Within seconds of an alert being received, the company’s drones can lift off, track, and immobilize a possible school shooter with non-lethal force.
Campus Guardian Angel CEO Justin Marston said the goal is to buy precious time for students, staff and law enforcement.
“If that shooter is focused on dealing with us putting pepper spray on them, or if we’re hitting that person at 50 to 60 miles an hour with a drone, they’re not shooting kids,” Marston said.
The system uses a network of security cameras and campus mapping to help the drones find and target a threat. In practice, it looks like a video game, with the pilots wearing first-person view googles to maneuver the drone through narrow school hallways and into classrooms at high speed.
- The graph below shows the number of school shootings in the U.S. dating back nearly 60 years
K-12 School Shooting Database
While the pilots were at Regis Jesuit for the demonstration, normally they operate out of the company’s Austin headquarters.
“We pre-stage the drones everywhere and from (Austin) we can jump into a school in any state of the nation in five seconds,” Marston said.
The company also demonstrated how difficult it would be for a shooter to disable the drones. A trained security guard was unable to hit them with a paintball gun.

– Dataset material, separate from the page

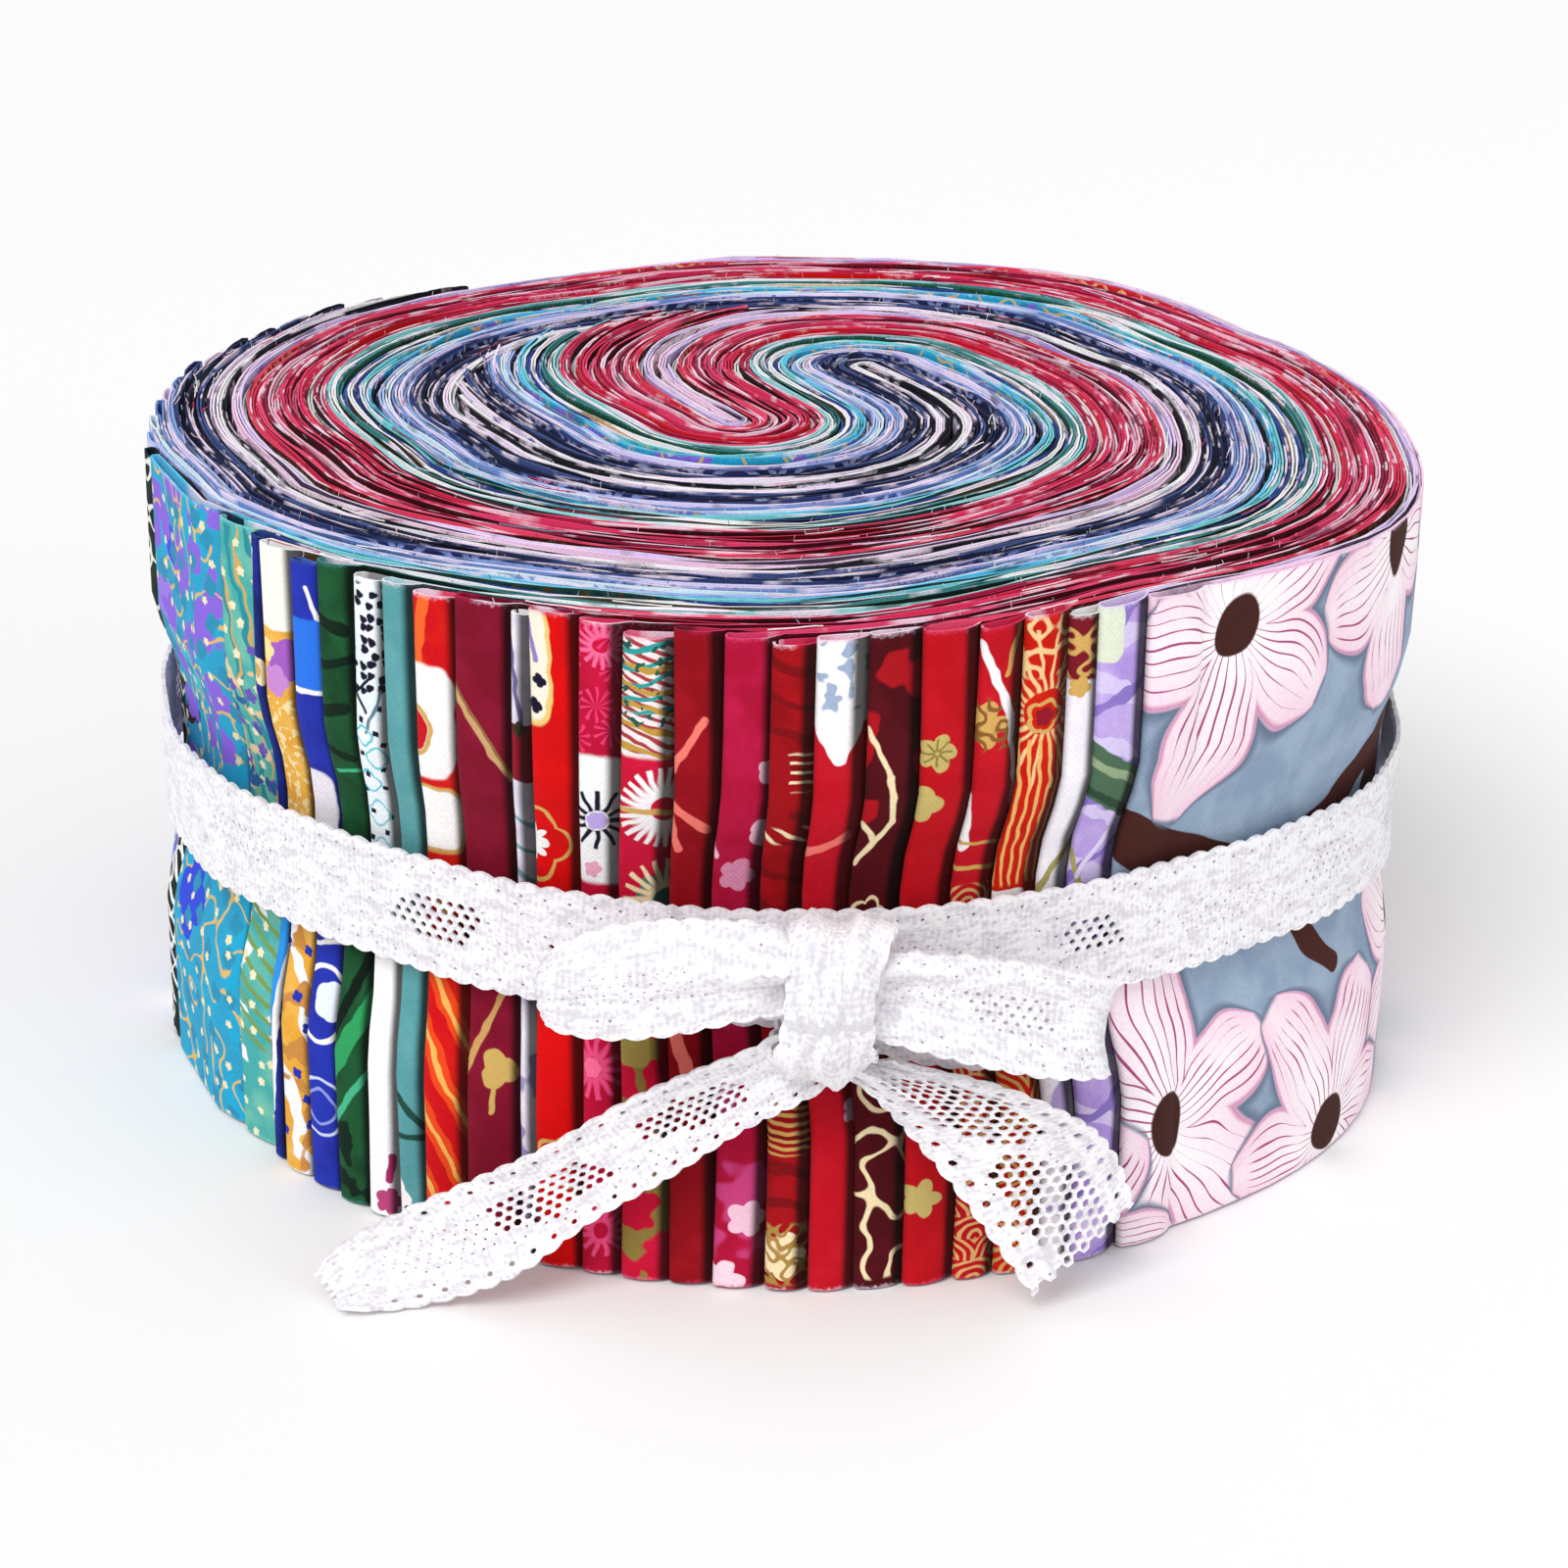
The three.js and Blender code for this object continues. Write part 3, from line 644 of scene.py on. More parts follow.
# %% Table of prints
prints = read_prints("""
8b9fb8 9db0c6 f0bcd4
b294de c6b0e8 cdbbe6; stripes d6c8f0 62 5.2 0.3 0.6; stripes 8d76c4 118 7 0.14 0.5;
  block dfe6d2 -1 58.5 2.6 64; stroke 4c6c52 -1 49.5 6 45.2 4.4;
  stroke 93a884 -1 50.2 6 46.4 0.8; stroke 2e4a38 -1 47.6 6 43.4 0.7;
  stroke aaa05e 0.2 40.5 2.6 34.5 0.7; stroke e2d7f6 4.2 42 1.2 38 0.6
f6f3f7 ece6f2 f7eef4; block 7a1424 -1 57.4 5 64.5; scrolls gold 2 0.14 4 57.6 63;
  bloom gold 1.2 56.8 1 5 0.3; stroke aaa05e 3.4 41.5 -0.4 36 0.8; blotches b7a3d6 5 0.4 2 0 26;
  blotches a4432e 3.4 0.34 7 14 24
c41408 cc2009 cb3a58; scrolls f0c890 2.6 0.14 3 58 63.5; rays f0c890 2.4 55 2 7.5 22 0.3;
  outline gold 2.2 54.6 1.5 5 0.2 0.4; bloom 8e1226 2.2 54.6 0.9 5 0.2;
  stripes eab56a 4 0.95 0.34 0.2 38 52.6; block white -1 34.4 4 37.6; fans gold 7 0.8 3 0 34;
  stroke white 5 33.5 -1 26 1
b80d1e c81424 c42a4e; bloom gold 0.8 54.5 2.3 5 0.4; scrolls 8a5a2a 1.5 0.14 5 52 57;
  stroke gold 3.8 63.5 2.8 59 0.6; stroke white 0.4 62 3.2 55 0.8, 3.2 55 4.6 46.5 0.6,
  -0.4 47.5 0.7 42.5 1.2; stroke gold -1 43 5 42.4 0.4, -1 40.4 5 40 0.5;
  fans e0b070 4.6 0.75 2 0 38.5
b80a18 c00f1e d2486a; bloom c3b06a 1.6 52.4 1.9 5 0.35, 0.7 47.6 1.8 4 0.3;
  rays 8d7a3a 1.6 52.4 0.2 1.4 8 0.2; bloom b99a58 2 32 2.4 5 0.3; bloom c3b06a 1.6 9 2 5 0.35
4a0610 570a16 86163a; blotches a80f1a 4 0.42 3 46 62; stroke cream 0.3 55 2.4 50.4 0.45,
  2.4 50.4 2.9 46 0.55, 2.9 46 0.4 41.6 0.55, 0.2 46 1.8 44.2 0.5, 1.8 44.2 0.6 42 0.5;
  outline cream 2.2 36.4 1.7 5 0.3 0.4; scrolls cream 4.2 0.17 6 1 34
bc0a1e c41428 e7a7ba; block white -2 55.5 7 66; stroke white 0.2 56.4 2.4 52.4 1.2,
  4.4 56.4 2.4 52.4 1.2, 2.3 57.5 2.4 54.4 2.6; blotches 9fb0cc 1.6 0.42 5 57 63.5;
  stroke salmon -0.6 42.4 3.8 44.6 0.9; bloom pink 4.6 18 1.4 5 0.3
a30a14 8c0710 cc3058; stripes 7c0810 74 3.4 0.28 0.8; stripes cream 88 0.9 0.3 0.2 49.5 53;
  block 9c0a14 -1 43 2.2 54; stripes cream 60 1.3 0.3 0.2 44 45.6;
  stripes gold 84 0.75 0.45 0.3 14 19.5; bloom cream 1.6 3.6 2.7 5 0.35;
  scrolls a98544 1.4 0.14 3 0.5 7
ab0a34 ba1444 cc3d68; bloom pink 4.6 51 1.3 5 0.2, 4.9 44.8 1.8 5 0.2;
  bloom dc8fb0 2.7 40.2 1.7 5 0.25; stroke pink -0.2 43.5 0.6 42 0.6;
  blotches c63f7c 4.4 0.46 4 0 27; bloom f0c3d8 3.2 7.2 2 5 0.3; bloom f5d6e4 1 0.6 2.3 5 0.3
8c0614 9a0a1a b82a50; stroke salmon 0.2 50.6 2.9 55.6 0.7, 0.2 47.2 3.5 44.8 0.85,
  0 46 1.1 42.4 0.8, 1.2 24 2.2 21 1.3, 3.6 35.4 2.4 33 0.8
c40c34 d0143c d86a8c; block ece4e4 -1 51.6 6 64; stripes a83a3c 66 0.9 0.42 0.5 52 63.5;
  stripes 2f9c9a 104 1.6 0.3 0.9 56 63.5; stripes c0953e 78 2.1 0.26 0.9 51.6 61;
  blotches 1f5a50 0.9 0.36 3 54 63.5; rays white 4.4 46.6 1.2 4.2 26 0.4;
  stroke gold -1 46.6 6 46.2 0.6; bloom 3f7a6a 5.2 37 3 8 0.15;
  rays cream 5.2 37 1.2 4.2 20 0.4; blotches 8d7a3c 3 0.46 9 0 25; block a5924c 0 21 3.4 25
c60e3c b50b33 cf3560; asters e63a72 3.4 1.6 10 0.5 3 50 63.5;
  rays f06a98 2.6 61.6 0.8 2.2 16 0.3; block f4f5f6 -1 38 6 51.2;
  rays ink 2.2 44.8 1.1 3.3 12 0.38; bloom bfa8e6 2.2 44.8 1 6 0.15;
  bloom e8a8c0 1.8 39.4 0.9 5 0.3; rays f04f86 1.4 20.4 0.9 2.8 14 0.4;
  bloom ff6f9c 1.4 20.4 0.9 6 0.1; rays f04f86 2.2 4.6 0.8 2.8 14 0.4
da0508 cc0608 bd2444; block e6c878 -2 53.4 2.5 64; block f4ead8 -2 53.9 2.1 64;
  bloom ink 1.3 57.4 0.6 4 0.3, 0.9 55.2 0.75 4 0.3; stroke 8d7ec0 0.4 62.5 1 59.2 0.5;
  outline gold 0 41.4 3.9 5 0.22 0.42; bloom white 0 41.4 2 9 0.4;
  outline gold 3 11 2.6 5 0.22 0.4
efeaf5 d8d0e6 f2e6ee; stroke 6f6796 0.2 61.5 1.6 52 0.5; block 8e1226 -1 47.6 4 53;
  bloom 3a3320 1.2 52.6 0.8 4 0.3; stripes 7fb0b4 70 2.6 0.2 0.6 33 44;
  blotches 9d8fc0 3.4 0.44 5 0 30
7a0a26 86102e a01c44; stroke c8a070 -0.4 56.4 5.6 47.4 0.8;
  stroke 8a6236 -0.4 56.9 5.6 47.9 0.25; stroke c79a5e 3.4 36 5 33.4 0.9, 5 27.5 -0.4 16.5 0.55,
  3.2 24 0.4 19 0.35; bloom caa85e 3.6 18.6 1.9 3 0.3; stroke caa85e 3.4 17.5 2.8 14.6 0.5
cc0a14 d81c12 d84a6c; stroke f0662a 0.6 56.5 2 64.5 1.1; block white -2 46 4.4 57;
  bloom c8101c -0.3 50.6 2.1 6 0.05; outline gold -0.3 50.6 2.4 6 0.05 0.5;
  block gold -1.2 37.9 4.8 45.2; block fbf7f6 -1 38.4 4.5 44.8; stroke gold 1.2 36.4 3 31 0.45;
  stripes e8481a 28 3.6 0.5 0.4 0 27; stripes f0b45a 28 3.6 0.14 0.4 0 27
569a9f 62a4a8 8cc4c6; stroke 1d4a3e -0.4 14.5 3.4 10.8 0.8, -0.2 9.2 3.6 9.9 0.6;
  bloom white -0.6 2.6 2.4 5 0.2; bloom 4a0d1c 2 1.2 1.3 5 0.2
f2f7fa e4f0f6 f4f8fa; blooms ink 1.15 0.44 3 0.25 3 52.5 63.2, 2.3 0.34 4 0.3 5 33 52;
  stroke ink 0.4 52.4 2.2 54.2 0.35, 1.8 50.8 0.6 52.6 0.3; stroke 5f7f8c 3.4 53 1.8 49 0.3;
  outline 6fc4d4 1.4 48.6 1 4 0.2 0.26, 2.6 46.4 1.1 4 0.2 0.26, 1.4 43.6 1.2 4 0.2 0.26;
  outline 8fd0dc 2 40.2 1.3 4 0.2 0.26, 2 36.6 1.1 4 0.2 0.26; block fdfafd -2 0 5 33;
  stroke b12b6c 3.2 6.5 3 4 0.8; bloom b9467c 2.8 1.6 1.5 5 0.35
1c5530 134024 3a7a7c; stroke 0a2416 0.2 58.4 3.4 57.6 1.2, 1 54.2 4.8 55.2 0.9,
  -0.4 49.4 3.2 50.4 1.1; stroke 45b487 1.4 43.6 4.6 44.2 0.4;
  stroke 0a2416 0.4 46 3.6 45.2 0.8; stroke 45b487 1.8 34.4 4.6 35.2 0.35;
  stroke 2f9c5c -0.5 12 4.8 21.5 1.7; stroke 071a10 -0.5 15.5 4 25 1.1;
  stroke 45b487 0.2 8 4.6 14.6 0.7; blotches 0a2416 2.6 0.42 4 0 9
2534ae 1f2c98 4a68b8; block 2b74e6 -1 50.6 6 57.8; stroke white -1 50.4 6 51 0.45,
  5.4 57 3.6 58 0.5, 3.6 58 2.6 61 0.5; block efe8f2 -2 33 3.8 42; block e9e6f4 -1 25.2 5 30;
  outline white 2.2 19 3.4 4 0.06 0.5; bloom e8eefc 3.2 19.4 1.9 5 0.1;
  outline cfd6f4 2 8.6 3 4 0.06 0.35; outline 8f9be0 2 8.6 1.8 4 0.06 0.3;
  stroke white -1 24 5 25.4 0.4
e6a63a f0bc5c dfe6ea; block f8f4ea -1 55.6 6 64; bloom a45fc0 3.2 52.8 2.1 5 0.2;
  bloom c98ad2 2.2 50.6 1.5 5 0.2; bloom f7e29a 1 53.4 1.2 5 0.2;
  blotches f7e0a4 0.9 0.42 6 32 49; stripes white 20 6 0.34 0.8 0 26;
  blotches c98a42 2.6 0.42 3 0 26; blooms 2534ae 3.4 0.6 4 0.3 2 2 24
18298f 0f1c60 2a3f86; stroke white 0.6 62 -0.2 56 0.8; bloom cream 1.4 50.4 1.3 6 0.1;
  bloom gold 1.2 50.4 0.6 4 0.1; block 2a93e6 -1 13 2.2 27; stroke white 2.6 22 0.4 5 0.9;
  stroke gold 0.2 36 0.4 48 0.4
46aaa8 74c0ac 6fc0c4; stripes 2c8f9a 14 2.6 0.3 0.9 26 63.5;
  stripes gold 10 3.1 0.12 0.9 26 63.5; blotches e2c79a 2.4 0.38 5 36 50;
  blotches white 3.2 0.36 5 8 26; stripes 7a9a4c 64 1.6 0.3 0.4 10 27;
  blooms 6a58b4 3.6 0.8 5 0.3 6 30 52; blooms f0e6c0 2.8 0.5 5 0.3 2;
  blotches 2f5f9c 1.8 0.36 8 30 48
1fa8d2 2f9cc4 58b4d4; blotches 8a66dc 4.2 0.42 3 40 63.5; scrolls e0b868 4.2 0.11 5;
  bloom 3d4fe0 6 57 2 6 0.1; bloom 9c7ae4 3.4 50 2.8 5 0.3; bloom 33c4cc 7 44.5 2.6 6 0.2;
  bloom 3a0d14 2.4 38.4 2.6 3 0.4; bloom 3049d8 6.4 19 4.6 4 0.35, 9.4 28 3.4 4 0.3;
  outline e0b868 7 44.5 3.1 6 0.2 0.3; blooms 8a66dc 6.4 2 5 0.3 5 30 62;
  blooms 2f8fb4 4.4 1.1 4 0.3 9; blooms f0e2b4 3.4 0.5 5 0.3 7
101d18 182f24 14222c; scrolls e6e8dc 3.4 0.16 2; stripes white 52 1.9 0.3 0.6 4 24;
  blotches 8d9a58 4.4 0.36 5 20 40
5b63b4 7a7fd0 9db4dc; blooms c5c9f4 9 3.4 5 0.3 1; scrolls gold 6 0.12 2
6d86b6 8fa6cc c3d6ea; fans dfe8f6 7 1.2 1; blooms white 14 3 6 0.2 4
3f4f86 55659c 6a86bc; asters aeb9ea 9 3.6 12 0.45 2
8d7ac0 a595d2 c6bfe4; blooms efe6fb 10 3.8 5 0.35 6; scrolls 5c4a92 6 0.14 3
27336e 1d2756 7f9ccc; blooms 7f93de 8 2.8 5 0.3 8; scrolls gold 5 0.12 9
161c42 222a5c 2c3a6c; fans 8f9bd0 8 1.4 5
1b2350 141a3c 101638; asters gold 10 3.4 10 0.3 7
10142e 1e2650 1a2146; scrolls c9cfe8 5 0.14 4; blooms c9cfe8 12 2.6 5 0.3 3
26386a 1c2a52 0c1026; stripes 9fb2dc 45 6 0.18 0.8
0e1226 1a2040 3c4c80; blooms 5a6cc0 9 3 6 0.25 5
1a2144 2b3566 0e1226; blotches 6d7cb4 6 0.4 6; scrolls white 7 0.1 8
c3b2de e0d6ee d9cbe6; blooms white 8 3.2 5 0.3 9; scrolls 7c68a8 5 0.14 2
f1eef4 dcd4e8 fbf7fa; blotches a897c6 5 0.42 4; blooms pink 11 3.4 5 0.3 2
15151d 2a2a38 181622; blooms d9d3e6 9 2.6 5 0.3 7
""")
print(len(prints), "prints")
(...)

- POV video recorded by Campus Guardian drones during Thursday’s demonstrations shows how the drones could pursue an intruder inside a school. Watch in the video player below:
POV demo shows a drone’s pursuit of a school intruder
Marston said the company is on track to produce 10,000 drones a month by March and deploy the technology in hundreds of schools. So far, they have implemented the drones in a handful of schools in Texas, and they’re working with Florida Governor Ron DeSantis to reach schools there.
The school shooting tragedies in Parkland, Florida, and Uvalde, Texas, were some of the inspirations behind Campus Guardian Angel. Marston said in their analysis of all major school shootings, their technology likely would have saved the majority of lives lost because of its immediate response capabilities.
“You think about Uvalde, we would have got (the shooter) in the parking lot, we’d have got him in the corridor, and then we’d have been able to breach the classroom,” he said.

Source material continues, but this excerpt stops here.